Removing gatekeeping by removing ambiguity
There is an uncomfortable truth in many SaaS organizations: a lot of DevOps overhead exists because the system is fragile.
If infrastructure changes are risky, undocumented, or inconsistent across environments, you need human gatekeepers. Approval chains become a proxy for safety. The more uncertainty there is, the more process you add.
But leaning hard on processes compensates for ambiguity.
When infrastructure changes flow through pull requests, when plans are generated automatically, when deployments are deterministic and tied to commits, the system becomes self-describing. You do not need someone to "bless" changes because the safety mechanisms are built into the workflow.
This does not eliminate discipline. It encodes it. We reduced the need for entire approval cycles not by cutting corners, but by making the system explicit.
Determinism is the real multiplier
People talk about AI as the productivity multiplier. In practice, determinism is more important.
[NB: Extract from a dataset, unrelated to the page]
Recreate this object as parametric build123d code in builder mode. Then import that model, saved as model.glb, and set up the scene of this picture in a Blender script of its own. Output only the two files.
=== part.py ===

AI becomes genuinely useful when it operates inside predictable constraints. When environments behave the same way every time. When permissions are clearly defined. When deployments are repeatable. When configuration drift is detectable.
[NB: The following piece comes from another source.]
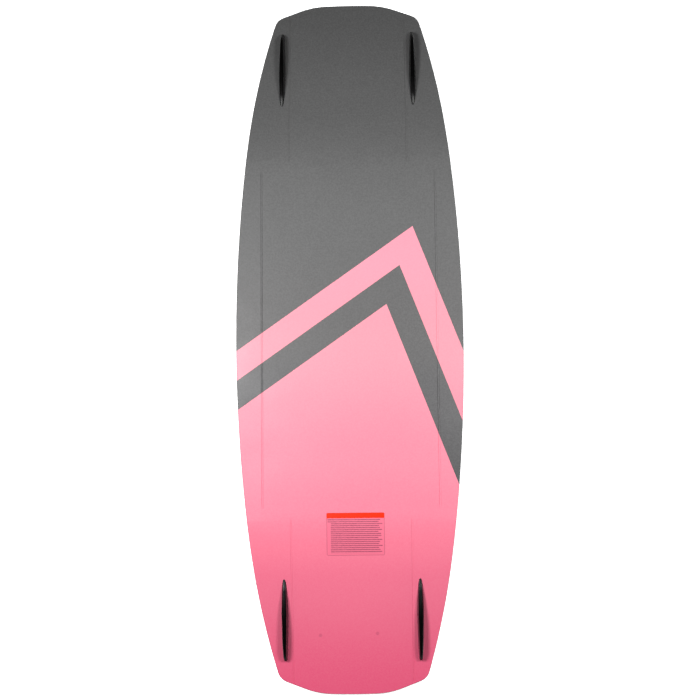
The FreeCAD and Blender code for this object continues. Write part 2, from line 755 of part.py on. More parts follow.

Without that, every AI-generated suggestion becomes a potential risk. With it, suggestions become accelerators.
The difference between chaos and leverage is rarely intelligence. It’s structure.
The strategic advantage of boring decisions
Looking back, investing in Infrastructure as Code before we had a UI might have seemed excessive. But it created a foundation where humans and AI could collaborate safely. It allowed us to evolve quickly without multiplying operational fragility. It reduced the need for dedicated gatekeepers because the guardrails were already embedded in the system.
If you are building a SaaS product with AI, do not start with the model selection matrix. Do not start with agent frameworks. Do not start with prompt libraries.
Start by making your system legible. Because AI amplifies whatever foundation you give it.
Clarity beats cleverness. And in the long run, clarity compounds.